In this Age of Information — of never-ending internet ‘top ten’ lists — it’s so easy to become blasé about superlatives. Among these skulls and lumps of flint can be seen the world’s oldest wooden spear, the continent’s largest hand-axe, and the country’s oldest Homo heidelbergensis remains – all remarkable specimens. A 14,000 year-old deer antler harpoon has been crafted with astonishing beauty and is reminiscent of those stunning items in last year’s Ice Age Art event at the British Museum. Again the emergence of aesthetic sensibilities proves a useful way of tracking the development of what we consider modern man.

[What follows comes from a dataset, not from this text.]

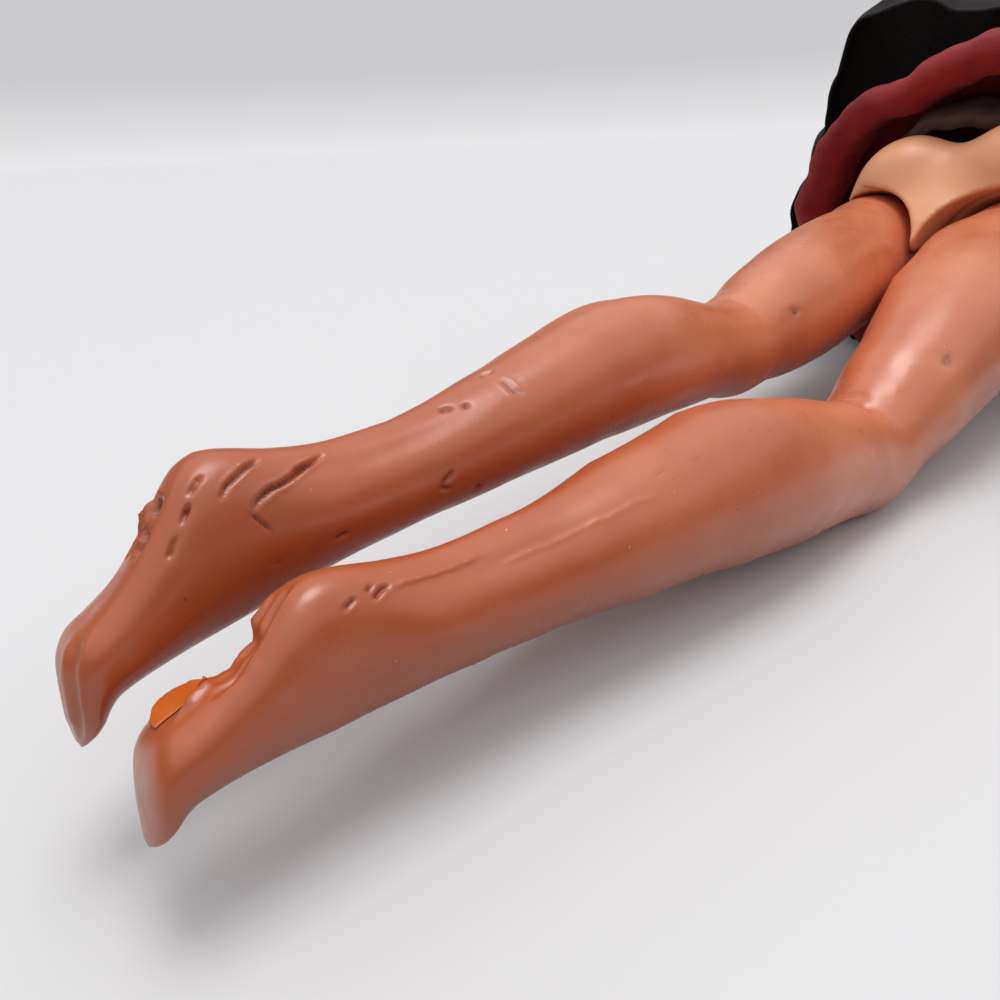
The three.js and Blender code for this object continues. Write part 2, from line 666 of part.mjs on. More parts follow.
// Moves the last station of an outline up
function raised(stations, rise) {
  return stations.map((s, i) => (i === stations.length - 1 ? { ...s, z: s.z + rise } : s));
}
const headStations = [
  { z: -2.6, w: 4.2, back: -4, front: 9.4 },
  { z: -1, w: 6.6, back: -5.6, front: 11.4 },
  { z: 3, w: 8.9, back: -8, front: 12 },
  { z: 8, w: 10.8, back: -12, front: 12.4 },
  { z: 15, w: headHalfWidth - 0.4, back: -14.2, front: 12.6 },
  { z: 22, w: headHalfWidth, back: -14.8, front: 12.4 },
  { z: 28, w: headHalfWidth - 1.6, back: -13.2, front: 11 },
  { z: 32, w: headHalfWidth - 4.8, back: -9.8, front: 7.8 },
  { z: headHeight - 3, w: 2.6, back: -4, front: 2.6 },
];
let head = solid(limb(headStations, 1, 20)).add(solid(ellipsoid(1.7, 2.4, 2.6, new THREE.Vector3(0, 12.4, 11.4), 12, 8)));
const headCavity = ellipsoid(neckKnobRadius + 3, neckKnobRadius + 2.8, 9.5, new THREE.Vector3(0, -0.8, 10), 16, 10);
head = head.subtract(solid(headCavity));
head = head.subtract(solid(rod('z', neckRadius + gap, 2 * neckSocketDepth, new THREE.Vector3())));
piece('head_shell', geometryOf(head), armVinyl(), headGroup);

// Hair: a rooted bob that covers the crown, the sides and the nape
const hairStations = inset(headStations, -hairThickness).map((s) => ({ ...s, front: s.front - 1.4 }));
hairStations[0].z -= 1.2;
hairStations[hairStations.length - 1].z += hairThickness;
let hair = solid(limb(hairStations, 1, 20));
hair = hair.subtract(solid(limb(raised(inset(headStations, -gap), gap), 1, 20)));
const faceMiddle = new THREE.Vector3(0, faceForward, faceHalfHeight - 6.8);
const faceWindow = ellipsoid(headHalfWidth - 2.2, faceDepth, faceHalfHeight, faceMiddle, 16, 10);
hair = hair.subtract(solid(faceWindow));
hair = hair.subtract(solid(rod('z', neckRadius + 2.6, 2 * napeDepth, new THREE.Vector3(0, 1, 4 - napeDepth))));
hair = hair.subtract(solid(block(-wide, wide, 2, wide, -napeDepth, 3)));
piece('hair', geometryOf(hair), hairFibre(), headGroup);

// Arm outline: stations down from the shoulder, splayed outwards as it is moulded
const armStations = [
  { z: 0, w: shoulderRadius, back: -shoulderRadius, front: shoulderRadius },
  { z: -8, w: 4.9, back: -5, front: 5 },
  { z: -22, w: 4.1, back: -4.2, front: 4.2 },
  { z: -38, w: 3.5, back: -3.6, front: 3.5 },
  { z: -46, w: 3.6, back: -3.6, front: 3.6 },
  { z: -60, w: 3.1, back: -3.1, front: 3.2 },
  { z: -74, w: 2.2, back: -2.3, front: 2.3 },
  { z: -78, w: 2.3, back: -2.5, front: 2.3 },
  { z: -84, w: 1.7, back: -4.1, front: 3.4 },
  { z: 4 - armLength, w: 1.4, back: -3.8, front: 3 },
  { z: 1 - armLength, w: 1.1, back: -3, front: 2 },
  { z: -armLength, w: 0.6, back: -2, front: 1 },
];

function addArm({ name, sign }) {
  const shoulder = new THREE.Group();
  shoulder.name = `shoulder_pivot_${name}`;
  const armCentre = shoulderFace + gap + shoulderRadius * 0.8;
  shoulder.position.set(sign * armCentre, 0, shoulderHeight);
  shoulder.rotation.x = rad(180 - armDrop);
  body.add(shoulder);
  const splay = new THREE.Matrix4().makeRotationY(-rad(armSplay));
  let arm = solid(limb(armStations, 1, 14), splay);
  const cap = new THREE.Vector3();
  arm = arm.add(solid(ellipsoid(shoulderRadius, shoulderRadius, shoulderRadius, cap, 14, 10)));
  const thumb = strut(new THREE.Vector3(0, 2.4, -79), new THREE.Vector3(0, 6.2, -86), 1.05, 8);
  arm = arm.add(solid(thumb, splay));
  const inner = shoulderFace + gap - armCentre;
  arm = arm.subtract(solid(block(inner - 20, inner, -20, 20, -20, 20)));
  arm = arm.subtract(solid(rod('x', plugRadius + gap, 7, new THREE.Vector3(inner, 0, 0))));
  piece(`arm_${name}`, mirrored(geometryOf(arm), sign), armVinyl(), shoulder);

  // Shoulder plug: a stem in the arm and a flange caught inside the chest
  const seat = inner + 3.5 - gap;
  const flangeAt = inner - gap - plugReach;
  const plug = turned([
    [0, flangeAt - flangeThickness],
    [plugFlangeRadius, flangeAt - flangeThickness],
    [plugFlangeRadius, flangeAt],
    [plugRadius, flangeAt],
    [plugRadius, seat],
    [0, seat],
  ], 20);
  plug.rotateY(Math.PI / 2);
  piece(`shoulder_plug_${name}`, mirrored(plug, sign), bonePlastic(), shoulder);
}

for (const side of sides) addArm(side);

// Bodice: a close fitting tube of cloth round the chest
const bodiceBase = waistHeight + gap / 2 + gap;
const dressGap = gap;
const bodiceStations = chestStations.filter((s) => s.z <= shoulderHeight);
let bodice = solid(limb(inset(bodiceStations, -dressGap - fabric), 1, 24));
for (const { sign } of sides) {
  const centre = new THREE.Vector3(sign * bustSpread, 10.2, bustHeight);
  const grown = bustRadius + dressGap + fabric;
  bodice = bodice.add(solid(ellipsoid(grown, grown + 1.2, grown, centre, 14, 8)));
}
bodice = bodice.subtract(solid(limb(inset(bodiceStations, -dressGap), 1, 24)));
for (const { sign } of sides) {
  const centre = new THREE.Vector3(sign * bustSpread, 10.2, bustHeight);
  const grown = bustRadius + dressGap;
  bodice = bodice.subtract(solid(ellipsoid(grown, grown + 1.2, grown, centre, 14, 8)));
}
bodice = bodice.intersect(solid(block(-shoulderFace, shoulderFace, -wide, wide, bodiceBase, bodiceTop)));
piece('bodice', geometryOf(bodice), redCloth(), body);

// Snaps on the bodice's back edge
for (let i = 0; i < snapCount; i += 1) {
  const z = bodiceBase + 8 + snapSpacing * i;
  const s = blendStations(chestStations, z);
  const y = s.back - dressGap - fabric - gap - snapThickness / 2;
  const snap = rod('y', snapRadius, snapThickness, new THREE.Vector3(0, y, z), 16);
  piece(`bodice_snap_${i + 1}`, snap, steel(), body);
}

// Waistband: a ribbon round the lower body, just under the waist joint
const bandTop = waistHeight - gap;
const bandStations = [
  { z: bandTop - waistbandHeight, w: waistHalfWidth + 1.5, back: -waistHalfDepth - 0.5, front: waistHalfDepth + 1 },
  { z: bandTop, w: waistHalfWidth + 0.3, back: -waistHalfDepth, front: waistHalfDepth + 0.3 },
];
const bandClear = [
  { ...bandStations[0], z: bandTop - waistbandHeight - 1 },
  { ...bandStations[1], z: bandTop + 1 },
];
const bandOuter = solid(limb(inset(bandStations, -gap - waistbandThickness), 1, 28));
const bandInner = solid(limb(inset(bandClear, -gap), 1, 28));
const pelvisSkin = solid(limb(inset(pelvisStations, -gap), 2, 24));
piece('waistband', geometryOf(bandOuter.subtract(bandInner).subtract(pelvisSkin)), blackCloth(), body);

// Skirt: gathered at the waistband and pushed up, so that its folds ring the hips. Each tier is
// a tube of cloth. Its profile lists [station, radius, share of the folds, distance off the band].
const skirtTop = bandTop - 1.5;
const bandHalfWidth = bandStations[0].w + gap + waistbandThickness;
const bandHalfDepth = bandStations[0].front + gap + waistbandThickness;

function foldedTier({ profile, folds, thickness, count, lobe }) {
  const sections = [];
  for (let k = 0; k < count; k += 1) {
    const angle = (2 * Math.PI * k) / count;
    const radial = new THREE.Vector3(Math.cos(angle), Math.sin(angle), 0);
    const oval = 1 / Math.hypot(Math.cos(angle) / bandHalfWidth, Math.sin(angle) / bandHalfDepth);
    const wave = folds.reduce((sum, f) => sum + f.depth * Math.cos(f.count * angle + f.phase), 0);
    const bump = lobe ? lobe.height * Math.exp(-((wrapped(angle - lobe.angle) / lobe.width) ** 2)) : 0;
    const lift = hemLift * THREE.MathUtils.smoothstep(Math.sin(angle), -0.1, 0.6);
    const outline = profile.map(([z, radius, share, off]) => {
      const lifted = z + (lift * (skirtTop - z)) / (skirtTop - hemStation);
      return [lifted, (1 - share) * (oval + off) + share * (radius + wave + bump)];
    });
    const wall = outline.map(([z, r], i) => {
      const before = outline[Math.max(i - 1, 0)];
      const after = outline[Math.min(i + 1, outline.length - 1)];
      const size = Math.hypot(after[0] - before[0], after[1] - before[1]);
      const dz = (after[0] - before[0]) / size;
      const dr = (after[1] - before[1]) / size;
      return [z + thickness * dr, r - thickness * dz];
    });
    const section = [...outline, ...wall.reverse()];
    sections.push(section.map(([z, r]) => radial.clone().multiplyScalar(r).setZ(z)));
  }
  return ringLoft(sections);
}

function wrapped(angle) {
  return Math.atan2(Math.sin(angle), Math.cos(angle));
}

// The ground under the doll cuts each tier flat where it rests
doll.updateMatrixWorld(true);
const groundInBody = body.matrixWorld.clone().invert();
const ground = solid(block(-300, 300, -300, 300, -120, 0), groundInBody);
const onGround = (geometry) => geometryOf(solid(geometry).subtract(ground));

// Places on the skirt as a share of the way from the hem up to the waistband
const upSkirt = (share) => hemStation + share * (skirtTop - hemStation);

// Red hem tier: its rolled edge faces the feet
const rollRadius = hemRadius - hemRoll;
const hemTier = foldedTier({
  profile: [
    [upSkirt(0.357), rollRadius - 1, 1, 0],
    [upSkirt(0.119), rollRadius, 1, 0],
    [hemStation, hemRadius - 2, 1, 0],
    [upSkirt(0.079), hemRadius + 1, 1, 0],
    [upSkirt(0.357), hemRadius + 1, 1, 0],
    [upSkirt(0.675), hemRadius - 6, 0.8, clothSpacing],
    [skirtTop - 1.6, hemRadius - 14, 0.05, 2 * fabric + clothSpacing + 1.6],
  ],
  folds: [
    { count: 5, depth: 1.0, phase: 0.6 },
    { count: 9, depth: 0.7, phase: 2.1 },
  ],
  thickness: fabric + 0.4,
  count: 40,
});
piece('skirt_hem_tier', onGround(hemTier), redCloth(), body);

// Black lining inside the hem
const liningRadius = rollRadius - 2 * fabric - 3.2;
const lining = foldedTier({
  profile: [
    [upSkirt(0.198), liningRadius - 1.6, 1, 0],
    [upSkirt(0.183), liningRadius - 0.2, 1, 0],
    [upSkirt(0.437), liningRadius + 0.6, 1, 0],
    [upSkirt(0.714), liningRadius - 1.6, 0.7, clothSpacing],
    [skirtTop - 1, liningRadius - 6, 0, gap],
  ],
  folds: [{ count: 7, depth: 0.5, phase: 1.2 }],
  thickness: -fabric,
  count: 36,
});
piece('skirt_lining', onGround(lining), blackCloth(), body);

// Black over tier, standing out behind the hem
const overTier = foldedTier({
  profile: [
    [upSkirt(0.516), overTierRadius - 1, 1, 0],
    [upSkirt(0.675), overTierRadius, 1, 0],
    [upSkirt(0.833), overTierRadius - 7, 0.8, 2],
    [skirtTop + 0.4, overTierRadius - 20, 0, gap + fabric],
  ],
  folds: [
    { count: 6, depth: 1.4, phase: 0.2 },
    { count: 10, depth: 0.8, phase: 1.4 },
  ],
  lobe: { angle: rad(215), height: 7, width: 0.32 },
  thickness: -fabric - 0.4,
  count: 40,
});
piece('skirt_over_tier', onGround(overTier), blackCloth(), body);

// Lays the doll so that the middle of its box is the origin and its lowest point is on the ground
doll.updateMatrixWorld(true);
const box = new THREE.Box3().setFromObject(doll, true);
const middle = box.getCenter(new THREE.Vector3());
doll.position.set(-middle.x, -middle.y, -box.min.z);
doll.updateMatrixWorld(true);

export default doll;
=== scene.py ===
"""A worn one sixth scale fashion doll that lies face down, with a bunched party dress."""

import json
import logging
import math
from dataclasses import dataclass, field
from enum import Enum
from typing import Callable, Sequence

import bpy
import numpy as np
from bpy.types import Material, NodeSocket, NodeTree, Object
from mathutils import Matrix, Vector


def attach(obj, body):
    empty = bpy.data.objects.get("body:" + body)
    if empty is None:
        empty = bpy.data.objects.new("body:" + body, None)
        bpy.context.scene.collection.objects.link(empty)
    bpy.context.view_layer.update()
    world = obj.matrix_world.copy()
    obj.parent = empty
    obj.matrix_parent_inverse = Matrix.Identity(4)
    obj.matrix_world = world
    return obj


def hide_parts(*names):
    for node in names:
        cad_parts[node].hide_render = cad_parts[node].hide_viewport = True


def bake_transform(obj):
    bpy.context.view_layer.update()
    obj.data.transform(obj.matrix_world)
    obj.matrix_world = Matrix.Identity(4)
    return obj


LOG = logging.getLogger("fashion_doll")
MM = 0.001

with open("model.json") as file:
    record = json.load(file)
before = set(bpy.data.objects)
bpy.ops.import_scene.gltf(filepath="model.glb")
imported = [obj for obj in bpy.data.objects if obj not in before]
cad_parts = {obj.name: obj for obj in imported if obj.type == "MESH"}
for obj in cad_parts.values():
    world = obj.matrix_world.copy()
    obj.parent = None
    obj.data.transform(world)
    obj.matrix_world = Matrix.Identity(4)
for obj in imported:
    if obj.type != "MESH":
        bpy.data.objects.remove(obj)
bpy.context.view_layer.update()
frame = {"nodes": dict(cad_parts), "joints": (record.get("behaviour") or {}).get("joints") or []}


class Side(Enum):
    """The doll's own sides; the value is the sign of x on a standing doll."""

    RIGHT = 1
    LEFT = -1

    @property
    def word(self) -> str:
        """The side's name as the joints and nodes use it."""
        return self.name.lower()


class MarkKind(Enum):
    """What has happened to the vinyl at one place."""

    CUT = "cut"
    DENT = "dent"
    CREASE = "crease"
    CHEW = "chew"
    RIDGE = "ridge"


# Sums and meshes


def smooth(low: float, high: float, value: np.ndarray) -> np.ndarray:
    """Rises smoothly from 0 at low to 1 at high."""
    t = np.clip((value - low) / (high - low), 0, 1)
    return t * t * (3 - 2 * t)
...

Nowhere does the exhibition pander to arrogance or to Anglo-centrism. There’s a stark reminder that we are just bare, forked animals still working our way along an evolutionary timescale – and another reminder, for any UKIP attendees, that Britain "is an island of immigrants and always has been". Our diversity and survival as a species merit celebration, but many of the greatest challenges are yet to come. We’ve had 40,000 years in the sun (only 12,000 in Britain) — but that hairy fella, the Neanderthal mannequin? He managed 350,000...in the ice.

One Million Years Of The Human Story is at the Natural History Museum until 28 September 2014. Tickets are £8, child and concession £4.